The foreign exchange (forex) market is one of the most liquid markets globally, meaning that currency price movements tend to be relatively controlled and less volatile compared to other markets such as real estate. The level of currency volatility is influenced by various factors, including the political situation and the economic conditions of a given country. Therefore, events like economic crises, defaults, or trade imbalances with other currencies can result in significant price changes.

Is the Forex Market Regulated?

The regulation of forex trading varies depending on the jurisdiction. In countries like the United States, there are strict regulations overseeing the forex market. In the US, forex trading activities are regulated by the National Futures Association (NFA) and the Commodity Futures Trading Commission (CFTC). However, due to the high use of leverage in forex trading, some emerging countries like India and China may have restrictions on companies and capital used in forex trading. In Europe, the largest forex market, the Financial Conduct Authority (FCA) monitors and regulates forex trading in the United Kingdom.

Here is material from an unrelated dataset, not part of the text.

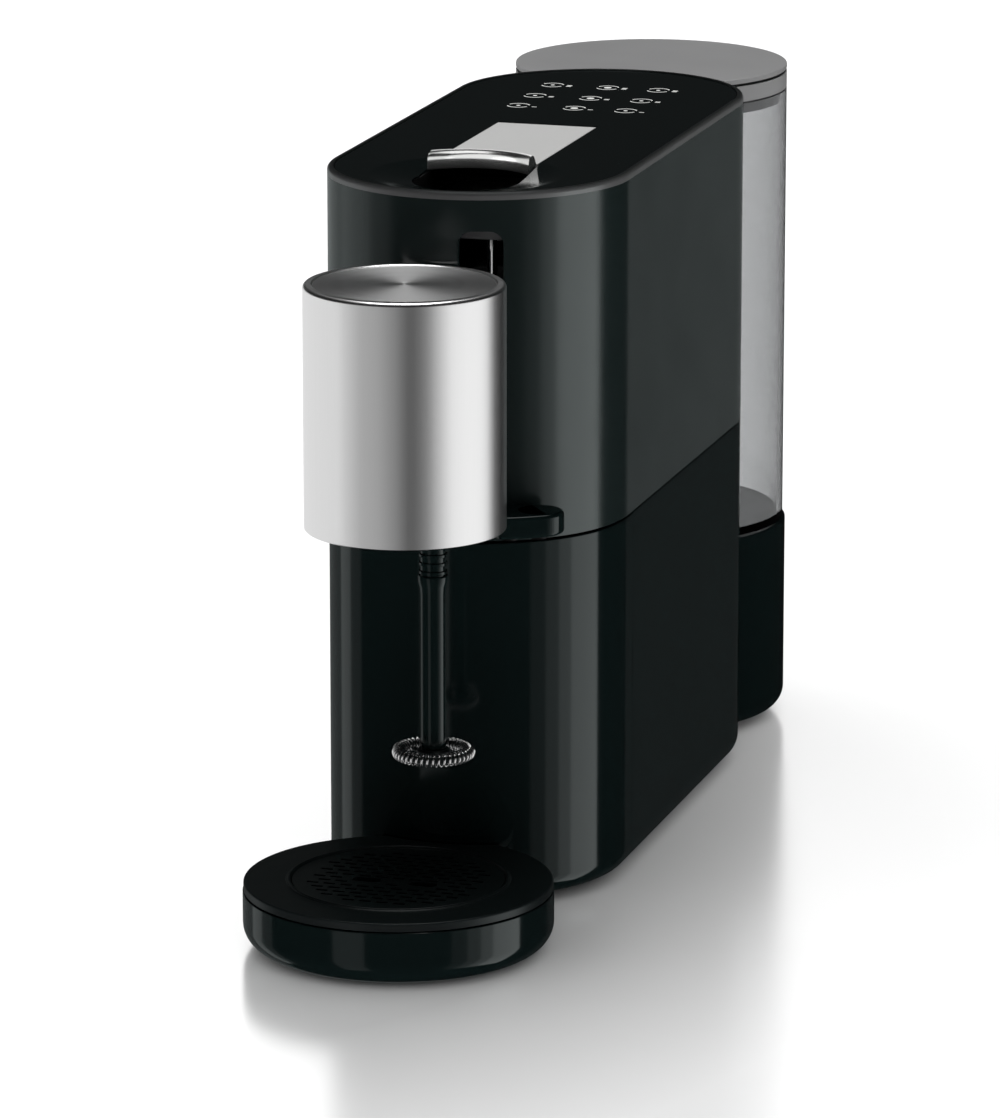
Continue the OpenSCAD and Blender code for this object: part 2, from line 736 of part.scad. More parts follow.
module valve_plunger() {
    color([0.8, 0.4, 0.1]) from_arc() {
        rod(0, valve_y, stem_z0, tank_z0 + tank_floor + 6, stem_r);
        rod(0, valve_y, stem_z0, spring_z0, spring_r + 0.9);
        rod(0, valve_y, tank_z0 + tank_floor + 6, tank_z0 + tank_floor + 9, 6);
    }
}

module valve_spring() {
    coils = 3;
    pitch = (spring_z1 - spring_z0 - 2 * wire_r - 0.2) / (coils - 1);
    color("silver") from_arc() for (k = [0 : coils - 1])
        translate([0, valve_y, spring_z0 + wire_r + 0.1 + k * pitch]) rotate_extrude()
            translate([spring_r, 0]) circle(wire_r, $fn = 16);
}

module tank_dock() {
    color([0.03, 0.03, 0.035]) from_arc() difference() {
        crescent_round(dock_r, 0.4, foot_h, dock_h);
        crescent(dock_r - wall, 0.4 + wall, foot_h - 1, dock_h - wall);
        rod(0, valve_y, dock_h - wall - 1, dock_h + 1, valve_r + 1.5);
        translate([cord_x, tank_y, cord_z]) rotate([-90, 0, 0]) cylinder(h = dock_r + 2, r = 6);
    }
}

// Crescent whose outer lower edge is rounded like the housings.
module crescent_round(r, g, z0, z1) {
    difference() {
        translate([0, tank_y, 0]) rotate_extrude() {
            translate([0, z0]) square([r - foot_round, z1 - z0]);
            wall_low(r - foot_round, r, z0, z1, foot_round);
        }
        rod(0, shell_len, z0 - 1, z1 + 1, body_r + g);
        block([-body_r - 20, 0, z0 - 1], [body_r + 20, shell_len + 4, z1 + 1]);
    }
}

module dock_floor() {
    color([0.08, 0.08, 0.08]) from_arc()
        crescent(dock_r - foot_round - 1.5, 0.6 + wall + 0.2, foot_h, foot_h + plate_t);
}

module dock_socket() {
    color([0.15, 0.15, 0.15]) from_arc() difference() {
        union() {
            rod(0, valve_y, dock_h - 16, dock_h - 0.5, valve_r + 1.2);
            rod(0, valve_y, dock_h - 28, dock_h - 15, 4);
        }
        rod(0, valve_y, dock_h - 12, dock_h + 1, valve_r - 2.4);
        rod(0, valve_y, dock_h - 29, dock_h - 11, 2);
    }
    color([0.15, 0.15, 0.15]) from_arc() difference() {
        rod(0, valve_y, dock_h - 14, stem_z0 - 0.05, post_r);
        rod(0, valve_y, dock_h - 15, dock_h, 1.4);
    }
}

cord_x = 26;
cord_z = 20;
module power_inlet() {
    reach = sqrt(pow(dock_r, 2) - pow(cord_x, 2));
    color([0.1, 0.1, 0.1]) from_arc() translate([cord_x, tank_y + reach, cord_z])
        rotate([90, 0, 0]) difference() {
            union() {
                translate([0, 0, -0.5]) cylinder(h = 13, r = 5.9);
                translate([0, 0, 10]) cylinder(h = 2.5, r = 8);
            }
            translate([0, 0, -1]) cylinder(h = 15, r = 3.6);
        }
}

// ---- Water system ----
module pump() {
    color([0.75, 0.7, 0.3]) from_arc() translate([0, pump_y, pump_z]) {
        block([-22, -20, -18], [22, 16, 18]);
        translate([0, 40, 0]) rotate([90, 0, 0]) cylinder(h = 25, r = 12);
        translate([0, -19, 0]) rotate([90, 0, 0]) cylinder(h = 18, r = 8);
        translate([0, -36, 0]) rotate([90, 0, 0]) cylinder(h = 6, r = 3);
    }
}

module pump_mounts() {
    color([0.1, 0.1, 0.1]) from_arc() for (y = [-12, 8]) difference() {
        block([-28, pump_y + y - 4, foot_h + plate_t], [28, pump_y + y + 4, pump_z + 6]);
        block([-22, pump_y - 20, pump_z - 18], [22, pump_y + 16, pump_z + 18]);
    }
}

module flow_meter() {
    color([0.9, 0.9, 0.88]) from_arc() {
        rod(0, meter_y, 98, 114, 15);
        translate([0, meter_y - 8, 106]) rotate([90, 0, 0]) cylinder(h = 16, r = hose_r);
        rod(0, meter_y + 10, 114, 120, hose_r);
    }
}

module thermoblock() {
    color([0.7, 0.7, 0.72]) from_arc() {
        rod(0, thermo_y, thermo_z - 30, thermo_z + 24, 22);
        for (z = [-22, -8, 6]) rod(0, thermo_y, thermo_z + z, thermo_z + z + 6, 27);
        rod(0, thermo_y, deck_z + deck_t, thermo_z - 30, 8);
        translate([0, thermo_y - 20, cage_z]) rotate([90, 0, 0]) cylinder(h = 11, r = 4);
    }
}

module control_board() {
    color([0.1, 0.4, 0.2]) from_arc() {
        block([-body_ri + 6, 62, deck_z + deck_t + 4], [-body_ri + 7.6, shell_len - 6, panel_z0 - 20]);
        block([-body_ri + 7.6, 80, deck_z + 20], [-body_ri + 20, 96, deck_z + 40]);
        block([-body_ri + 7.6, 110, deck_z + 24], [-body_ri + 16, 126, deck_z + 50]);
    }
}

module touch_board() {
    color([0.1, 0.4, 0.2]) from_arc() {
        block([-36, 102, panel_z0 - 5], [36, shell_len + 36, panel_z0 - 3.4]);
        for (x = [-23, 0, 21], y = [128, 151.5, 177])
            block([x - 1.5, y - 1.5, panel_z0 - 3.4], [x + 1.5, y + 1.5, panel_z0 - 2.2]);
    }
}

// Pipe through corner points: straight runs of radius r with block elbows at the corners.
module pipe(pts, r) {
    for (i = [0 : len(pts) - 2]) {
        d = pts[i + 1] - pts[i];
        l = norm(d);
        translate(pts[i]) rotate([0, acos(d[2] / l), atan2(d[1], d[0])]) cylinder(h = l, r = r);
        if (i > 0) translate(pts[i]) cube(2 * r + elbow_over, center = true);
    }
}

module suction_hose() {
    color([0.85, 0.85, 0.85]) from_arc()
        pipe([[0, meter_y + 10, 120], [0, meter_y + 10, 132], [0, meter_y + 34, 132]], hose_r);
}

module pressure_hose() {
    color([0.85, 0.85, 0.85]) from_arc()
        pipe([[-36, pump_y + 30, pump_z + 24], [-36, pump_y + 30, thermo_z + 34],
              [-36, thermo_y, thermo_z + 34], [0, thermo_y, thermo_z + 34],
              [0, thermo_y, thermo_z + 24]], hose_r - 0.4);
}

module brew_hose() {
    color([0.85, 0.85, 0.85]) from_arc()
        pipe([[0, thermo_y - 31, cage_z], [0, brew_y1 + 12, cage_z]], 2);
}

module case_screws() {
    color("silver") from_arc() for (x = [-1, 1], y = screw_y) {
        rod(x * screw_x, y, foot_h - 1.5, foot_h, 3.2);
        rod(x * screw_x, y, foot_h, foot_h + plate_t + 6, 1.6);
    }
}

upper_shell();
lower_shell();
base_plate();
rubber_feet();
top_rim();
top_panel();
capsule_lever();
lever_pin();
port_funnel();
chassis();
brew_frame();
brew_cage();
brew_piston();
coffee_outlet();
outlet_nozzles();
drawer_front();
capsule_bin();
drip_bowl();
drip_cover();
drip_grid();
tray_feet();
head_shell();
head_top_disc();
head_under_cover();
head_arm();
guide_rods();
rod_brackets();
whisk_motor();
motor_bracket();
drive_coupling();
whisk_shaft();
whisk_ring();
water_tank();
tank_lid();
lid_collar();
lid_seal();
valve_seat();
valve_plunger();
valve_spring();
tank_dock();
dock_floor();
dock_socket();
power_inlet();
pump();
pump_mounts();
flow_meter();
thermoblock();
control_board();
touch_board();
suction_hose();
pressure_hose();
brew_hose();
case_screws();
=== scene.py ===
"""Looks of a pod coffee machine with a sliding frother head and a rear water tank.

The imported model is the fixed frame. Sizes below are millimetres measured from the
centre of the round front; Workshop turns them into metres in the row frame.
"""

from __future__ import annotations

import json
import logging
import math
from dataclasses import dataclass, field
from enum import Enum
from typing import Callable, ClassVar, Sequence

import bmesh
import bpy
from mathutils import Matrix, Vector

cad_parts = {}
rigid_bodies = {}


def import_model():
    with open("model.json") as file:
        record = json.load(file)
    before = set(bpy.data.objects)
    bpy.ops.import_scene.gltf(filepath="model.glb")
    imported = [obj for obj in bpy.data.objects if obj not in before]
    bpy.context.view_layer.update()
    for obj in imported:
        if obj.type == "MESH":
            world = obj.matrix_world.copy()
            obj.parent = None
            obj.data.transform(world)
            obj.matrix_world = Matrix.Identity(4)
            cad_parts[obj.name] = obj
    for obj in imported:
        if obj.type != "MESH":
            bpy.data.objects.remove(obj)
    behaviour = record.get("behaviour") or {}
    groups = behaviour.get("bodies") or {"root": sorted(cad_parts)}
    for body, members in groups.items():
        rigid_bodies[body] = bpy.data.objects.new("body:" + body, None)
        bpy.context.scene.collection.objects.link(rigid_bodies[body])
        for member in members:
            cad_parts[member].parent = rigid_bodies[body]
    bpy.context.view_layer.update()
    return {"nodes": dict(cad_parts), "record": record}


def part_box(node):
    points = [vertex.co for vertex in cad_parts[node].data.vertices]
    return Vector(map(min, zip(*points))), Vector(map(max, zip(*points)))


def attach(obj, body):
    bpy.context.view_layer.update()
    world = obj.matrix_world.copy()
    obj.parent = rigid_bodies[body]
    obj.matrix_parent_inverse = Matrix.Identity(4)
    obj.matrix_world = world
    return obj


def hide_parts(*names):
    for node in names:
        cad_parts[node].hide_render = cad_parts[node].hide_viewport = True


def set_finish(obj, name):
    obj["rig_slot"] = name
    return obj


LOG = logging.getLogger("pod_machine")

Point = tuple[float, float]
Nodes = bpy.types.NodeTree
Node = bpy.types.Node
Socket = bpy.types.NodeSocket
Piece = bpy.types.Object


# ---------------------------------------------------------------- workshop
class Pick(Enum):
    """Kind of mesh element that a selection works on."""

    VERTS = "VERT"
    EDGES = "EDGE"


class Join(Enum):
    """How a second solid changes a first."""

    CUT = "DIFFERENCE"
    KEEP_SHARED = "INTERSECT"
    ADD = "UNION"


def arc(cx: float, cz: float, r: float, start: float, end: float, count: int = 6) -> list[Point]:
    """Points of a circular arc in a half-profile.

    Args:
        cx: Radius of the arc's centre.
        cz: Height of the arc's centre.
        r: Radius of the arc.
        start: First angle in degrees, 0 pointing outwards.
        end: Last angle in degrees.
        count: Number of steps.

    Returns:
        The points from start to end, both included.
    """
    turn = [math.radians(start + (end - start) * i / count) for i in range(count + 1)]
    return [(cx + r * math.cos(a), cz + r * math.sin(a)) for a in turn]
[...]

Which Currencies Can I Trade?

You can trade various currencies in the forex market. However, high-liquidity currencies are the most commonly traded because they have active markets and relatively stable price movements in response to news and external events. The United States Dollar (USD) is the most frequently traded currency globally, and currency pairs involving the USD are often the primary focus. Currencies with lower liquidity may not be suitable for large-scale trading, as their price movements can be more significant.


The forex market can cater to different types of traders, depending on their goals and available capital. For traders with limited capital, day trading or swing trading in small lot sizes can be more manageable in the forex market compared to other markets. For those with more substantial capital and a long-term view, trading based on long-term fundamental analysis or carry trade can be a profitable option. Understanding the macroeconomic factors that influence currency movements, along with technical analysis, can help new forex traders achieve success.